Effect of Cingular Case
Thus, in contracts of adhesion a waiver of class action clause will also be found to be invalid when the claimants have incurred small amounts of damages. Waiver of class action clauses should not be included in mandatory arbitration agreements, unless none of the foregoing three criteria are applicable.

Effect of Both Cases
It should be noted that the Ninth Circuit did not conclude that mandatory arbitration clauses are per se unenforceable. However, they must have numerous provisions allowing an employee to exercise most of the basic rights which are allowed in a court of law. Even though the clause may be procedurally unconscionable (e.g. “take it or leave it” provision) it may still be enforceable if it is not substantively unconscionable. As noted in this case an enforceable mandatory arbitration agreement under holdings by the Ninth Circuit must at least include the following elements:

  • No limitation on the right to bring a claim that is shorter then the applicable statute of limitations;
  • Mutuality of obligation, including recourse to injunctive relief;
  • If the agreement contains a “confidentiality clause” it must be limited in breadth;
  • No limitation on the right of an employee to file an administrative claim with a state or federal administrative body.
  • No limitation on class actions where the elements of the Cingular case are present.
In addition to the foregoing, giving the employee the right to “opt-out” of the arbitration agreement, and retain employment, will defeat the claim of procedural unconscionability.

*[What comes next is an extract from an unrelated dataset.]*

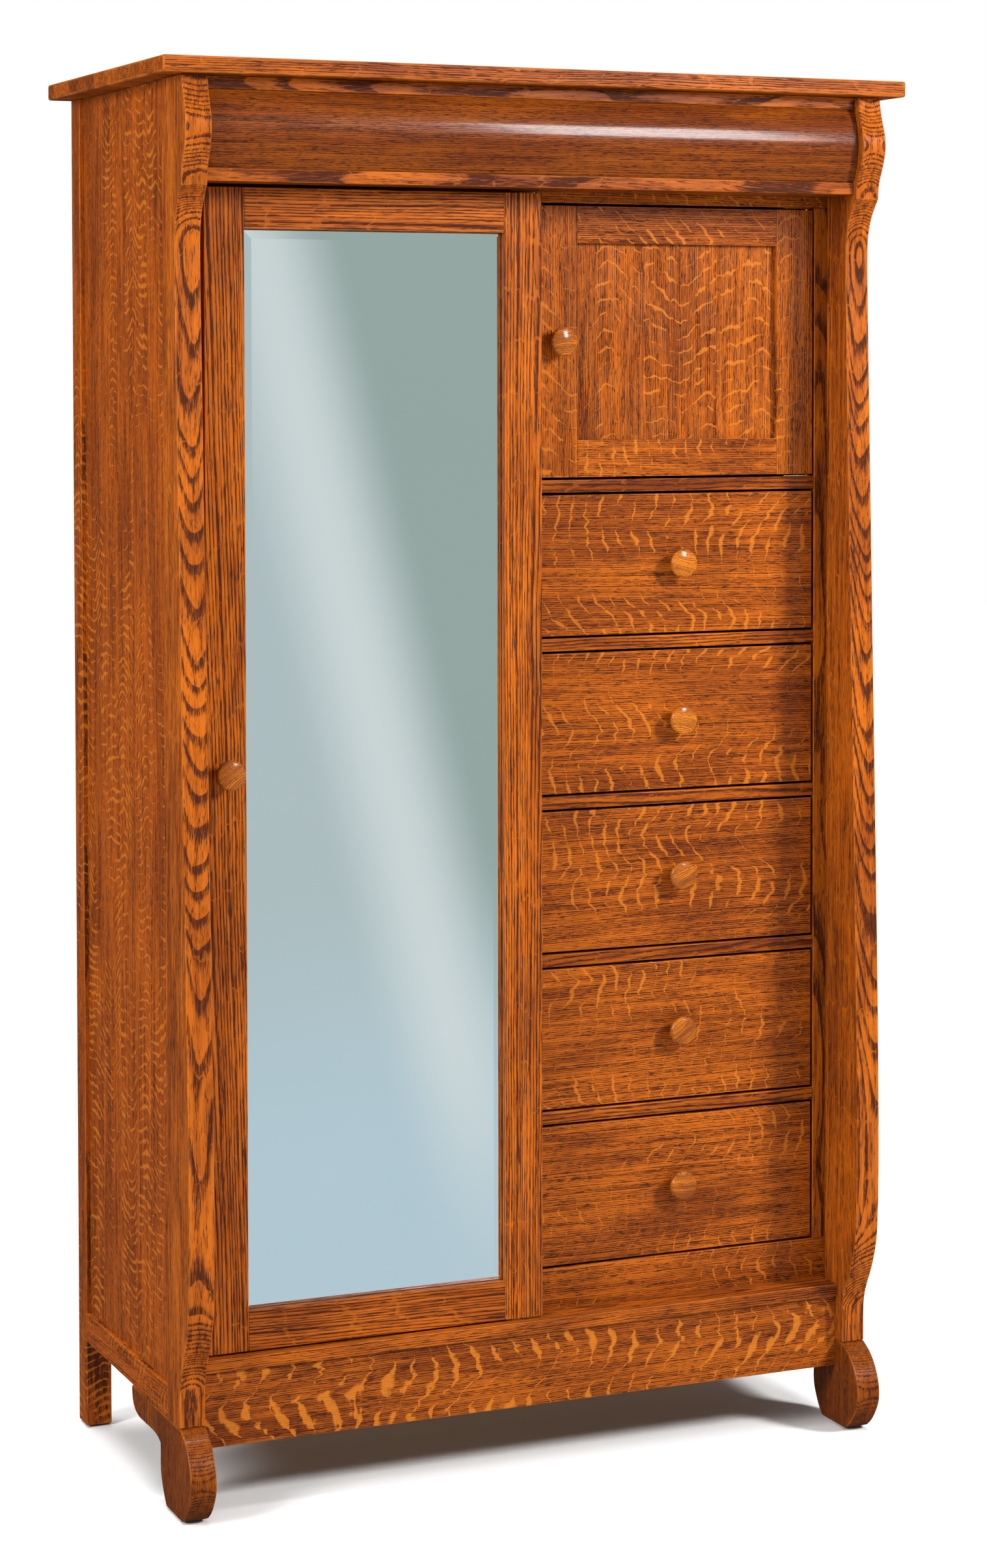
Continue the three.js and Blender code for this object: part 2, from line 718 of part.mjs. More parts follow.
function pivots() {
  const group = new THREE.Group();
  group.add(
    pivot("mirror_door_bottom_pivot", mirrorDoor, MIRROR_PIVOT, sillTop, 1, MIRROR_DOOR_BOTTOM_GAP),
    pivot("mirror_door_top_pivot", mirrorDoor, MIRROR_PIVOT, crownBottom, -1, MIRROR_DOOR_TOP_GAP),
    pivot("small_door_bottom_pivot", smallDoor, SMALL_PIVOT, compartmentFloor, 1, DOOR_GAP),
    pivot("small_door_top_pivot", smallDoor, SMALL_PIVOT, frameTop, -1, DOOR_GAP),
  );
  return group;
}

// ---------------------------------------------------------------- drawers
function buildDrawer(number) {
  const name = "drawer_" + number;
  const openingTop = compartmentFloor - SHELF_THICKNESS - (number - 1) * drawerPitch;
  const openingBottom = openingTop - drawerOpening;
  const [left, right] = [bayLeft + DRAWER_GAP, bayRight - DRAWER_GAP];
  const [bottom, top] = [openingBottom + DRAWER_GAP, openingTop - DRAWER_GAP];
  const frontBack = frameFront + DRAWER_FRONT_THICKNESS;
  const boxX = [bayLeft + DRAWER_SIDE_CLEARANCE, bayRight - DRAWER_SIDE_CLEARANCE];
  const boxY = [frontBack + FIT_GAP, backPanelFront - DRAWER_BACK_CLEARANCE];
  const boxZ = [openingBottom + DRAWER_LIFT, openingTop - DRAWER_TOP_CLEARANCE];
  const inset = ([low, high]) => [low + DRAWER_BOX_WALL, high - DRAWER_BOX_WALL];
  const hollowZ = [boxZ[0] + DRAWER_BOX_FLOOR, boxZ[1] + CUT_OVERLAP];
  const hollow = block("hollow", inset(boxX), inset(boxY), hollowZ);
  const group = new THREE.Group();
  group.add(
    block(name + "_front", [left, right], [frameFront, frontBack], [bottom, top]),
    cut(block(name + "_box", boxX, boxY, boxZ, liningOak), hollow),
    knob(name + "_knob", (left + right) / 2, frameFront, (bottom + top) / 2),
  );
  return group;
}

// ---------------------------------------------------------------- the whole armoire
const armoire = new THREE.Group();
armoire.add(sides(), carcass(), faceFrame(), inside(), pivots(), buildMirrorDoor(), buildSmallDoor());
for (let number = 1; number <= DRAWER_COUNT; number += 1) {
  armoire.add(buildDrawer(number));
}

export default armoire;
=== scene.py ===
"""A free-standing oak armoire: eased and grained boards, turned knobs, a bevelled mirror and its fittings.

Metres, +Z up, front towards -Y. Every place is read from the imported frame.
"""

import json
import math
import random

import bmesh
import bpy
import numpy as np
from mathutils import Matrix, Vector

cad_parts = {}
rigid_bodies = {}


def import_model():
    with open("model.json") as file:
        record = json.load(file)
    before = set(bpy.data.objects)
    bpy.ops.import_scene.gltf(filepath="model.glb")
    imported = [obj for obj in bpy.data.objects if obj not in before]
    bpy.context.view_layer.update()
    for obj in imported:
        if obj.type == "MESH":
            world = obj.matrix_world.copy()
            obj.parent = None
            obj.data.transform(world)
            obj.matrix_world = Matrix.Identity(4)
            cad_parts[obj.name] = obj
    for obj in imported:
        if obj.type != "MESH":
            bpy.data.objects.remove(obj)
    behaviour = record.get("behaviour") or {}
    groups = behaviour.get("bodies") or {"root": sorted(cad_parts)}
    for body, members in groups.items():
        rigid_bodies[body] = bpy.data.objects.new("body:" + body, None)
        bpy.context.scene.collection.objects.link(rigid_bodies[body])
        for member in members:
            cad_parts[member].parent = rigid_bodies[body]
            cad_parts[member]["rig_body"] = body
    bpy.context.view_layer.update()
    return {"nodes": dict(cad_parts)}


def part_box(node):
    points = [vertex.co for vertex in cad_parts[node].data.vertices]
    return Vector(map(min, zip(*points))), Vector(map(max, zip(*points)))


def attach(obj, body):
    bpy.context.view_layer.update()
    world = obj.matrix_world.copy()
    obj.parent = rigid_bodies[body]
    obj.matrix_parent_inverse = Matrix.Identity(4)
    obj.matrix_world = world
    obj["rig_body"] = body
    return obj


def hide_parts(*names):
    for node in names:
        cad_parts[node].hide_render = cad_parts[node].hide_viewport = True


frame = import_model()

bl_info = {
    "name": "Scroll Post Armoire",
    "version": (1, 0, 0),
    "blender": (4, 5, 0),
    "location": "3D View > Sidebar > Armoire",
    "description": "Builds the finished oak armoire round its packed frame",
    "category": "Object",
}

NODES = frame["nodes"]
X, Y, Z = 0, 1, 2
SHARP_CORNER = math.radians(30)
FLAT_CORNER = math.radians(0.2)
JOINT_CORNER = math.radians(60)
JOINT_EASE = 0.0003
MERGE = 1e-5

# How a board was sawn: where the tree's heart lies from the middle of the board, across its face and
# behind it, and how far the heart drifts across and behind per metre of length.
SAWN = {
    "plain": {"across": (-0.012, 0.012), "behind": (0.05, 0.07), "drift": (0.003, 0.012)},
    "slant": {"across": (0.05, 0.07), "behind": (0.05, 0.07), "drift": (0.01, 0.02)},
    "quartered": {"across": (0.14, 0.2), "behind": (-0.012, 0.012), "drift": (0.004, 0.012)},
}
TREE_LENGTH = 20
TONE_SPREAD = 0.3

# How often each pattern in the wood changes per metre: along the grain, across the heart and behind it.
RATES = {
    "sway": (2.2, 9, 9), "streak": (7, 150, 150), "fine": (24, 420, 420), "patch": (2, 9, 9),
    "jitter": (22, 75, 75), "break": (70, 30, 50), "region": (2, 13, 13), "cloud": (4, 16, 16),
}
YEAR_RATE = 90.0
PORE_RATE = 900.0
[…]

Pending Legislation To Invalidate Mandatory Arbitration
It should be noted that mandatory arbitration agreements continue to be the subject of periodic attempts by the United States Congress to be declared enforceable. The Arbitration Fairness Act of 2007 was recently introduced in the Senate (S.1782) and the House of Representatives (H.R. 3010) and would ban mandatory arbitration agreements involving employment, consumer rights, franchise or civil rights.